Powerful female soul: Female vocal, mezzo-soprano, rich and warm timbre, gospel-trained delivery, melismatic runs on sustained notes, lightly reverbed, upfront in the mix, harmonies on the chorus
Smooth male R&B: Male vocal, baritone, smooth and silky, conversational verse delivery shifting to sustained chorus notes, light pitch correction, wide stereo vocal room, ad-libs on final chorus
Rap verse over sung hook: Male rapper, mid-register, dry and punchy delivery, aggressive consonants, no pitch correction. Sung hook: female soprano, bright and airy, minimal reverb, harmonized
Intimate singer-songwriter: Female vocal, alto, breathy and close-mic'd, zero reverb, conversational phrasing, fingerpicked acoustic underneath, no harmony track — just the main vocal
Dark electronic vocal: Female vocal, mid-register, processed and cold, heavy reverb tail, slight pitch shift down a semitone, sparse — one phrase every few bars, atmospheric rather than melodic
Language and accent prompts
If you need a specific language or regional accent, include it explicitly. Both Suno and Udio can generate vocals in languages other than English.
Examples: - Spanish-language vocals, Latin pop style, Castilian accent - French vocals, chanson style, breathy Parisian delivery - Yoruba lyrics and delivery, Afrobeats context - Korean vocals, K-pop production style, bright and forward
Results are less consistent in non-English languages than English — roll more takes. For platforms with separate lyric fields, typing the actual lyrics in the target language will always outperform instructing the model to "generate Spanish lyrics."
What vocal prompts cannot control
Being clear on limitations saves time. Current AI generators cannot: - Reproduce a specific named artist's voice (blocked by policy and training) - Guarantee perfect lyric pronunciation of unusual words - Maintain consistent vocal character across a 4-minute track generated in one pass - Produce precise vocal harmonies to specification (harmony is inferred, not calculated)
For exact vocal control — specific lyrics on specific pitches — post-processing tools like Kits.AI, RVC, or ElevenLabs music mode are better suited to the job than prompt-based generation alone.
Recommended tools
Affiliate links — we may earn a commission at no cost to you.
Free PDF — the prompt recipes our desk actually uses. One email a week.
Frequently asked
Can I generate a specific gender of voice?
Yes — specify "male vocal" or "female vocal" and it reliably lands. Non-binary or gender-neutral vocal tones can be prompted with descriptors like "androgynous, high-tenor range, smooth and airy." Results are less consistent but workable.
How do I stop the AI from adding unwanted vocal runs?
Add "straight tone," "no melisma," or "restrained delivery" to the vocal descriptor. Melismatic style is a default tendency in many generators for soul and R&B contexts.

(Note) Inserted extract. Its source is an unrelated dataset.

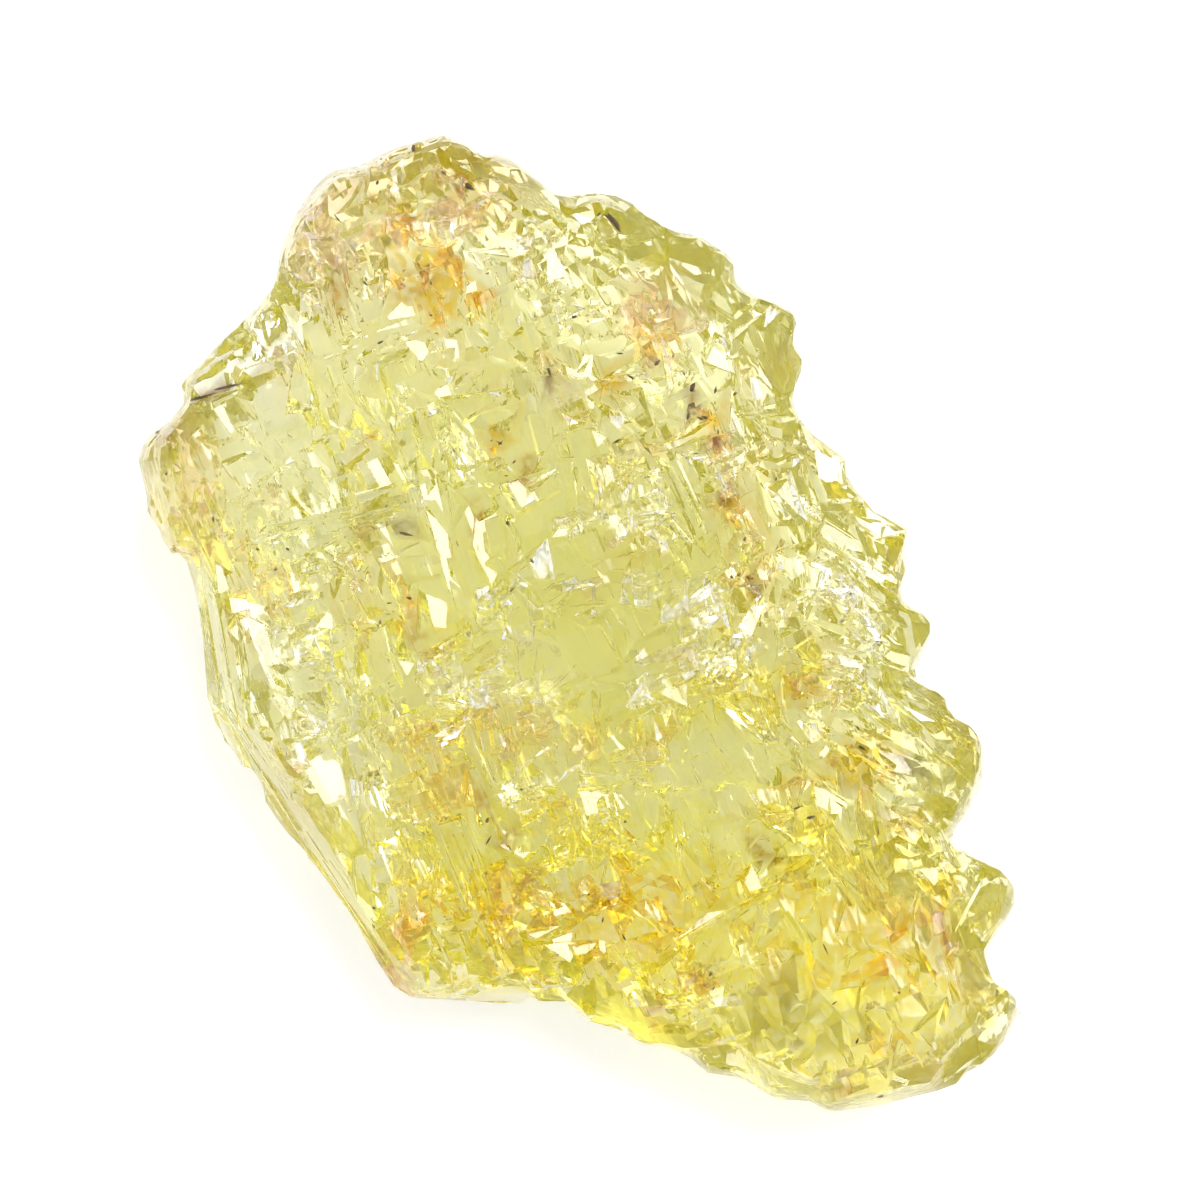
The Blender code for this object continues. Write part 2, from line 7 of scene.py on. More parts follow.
import itertools
import math
import random
from collections import namedtuple

import bpy
import numpy as np
from mathutils import Matrix, Vector, noise
from mathutils.bvhtree import BVHTree


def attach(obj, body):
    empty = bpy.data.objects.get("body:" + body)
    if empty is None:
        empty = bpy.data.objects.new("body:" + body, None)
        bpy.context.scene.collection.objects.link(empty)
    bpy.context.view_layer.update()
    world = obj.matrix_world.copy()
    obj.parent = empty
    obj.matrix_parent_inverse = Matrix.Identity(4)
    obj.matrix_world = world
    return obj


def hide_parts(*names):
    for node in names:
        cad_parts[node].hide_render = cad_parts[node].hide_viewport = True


bl_info = {
    "name": "Heliodor specimen",
    "version": (1, 0, 0),
    "blender": (4, 5, 0),
    "location": "3D View > Sidebar > Heliodor",
    "description": "Etches, stains and lights a crystal of heliodor on its packed body",
    "category": "Object",
}

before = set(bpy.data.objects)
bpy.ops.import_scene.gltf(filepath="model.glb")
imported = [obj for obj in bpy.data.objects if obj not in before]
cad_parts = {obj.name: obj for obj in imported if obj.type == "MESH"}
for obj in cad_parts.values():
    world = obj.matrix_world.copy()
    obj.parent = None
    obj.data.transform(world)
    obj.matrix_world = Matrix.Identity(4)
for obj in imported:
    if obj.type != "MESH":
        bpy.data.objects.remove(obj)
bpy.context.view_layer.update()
NODE = "heliodor_crystal"
BODY = "root"
MM = 0.001
UP = Vector((0.0, 0.0, 1.0))
# Rays come from overhead, or start just under the skin.
OVERHEAD_MM, JUST_UNDER_MM = 40.0, 0.05


# ---- hands ----


def leave_edit():
    """Leaves edit mode."""
    bpy.ops.object.mode_set(mode="OBJECT")


def clear_selection():
    """Leaves edit mode and selects nothing."""
    if bpy.context.object and bpy.context.object.mode != "OBJECT":
        leave_edit()
    bpy.ops.object.select_all(action="DESELECT")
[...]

Can I prompt for harmonies?
Yes — include "three-part harmonies," "layered vocal stack," or "harmonized chorus" in the vocal descriptor. The specific intervals are inferred, not precise, but the layered texture usually lands.
Does "no vocals" work as an instruction?
Yes. Both Suno and Udio respect "no vocals," "instrumental only," or simply omitting vocal descriptors and relying on genre context. Adding "instrumental" explicitly in the Style field is the most reliable method on Suno.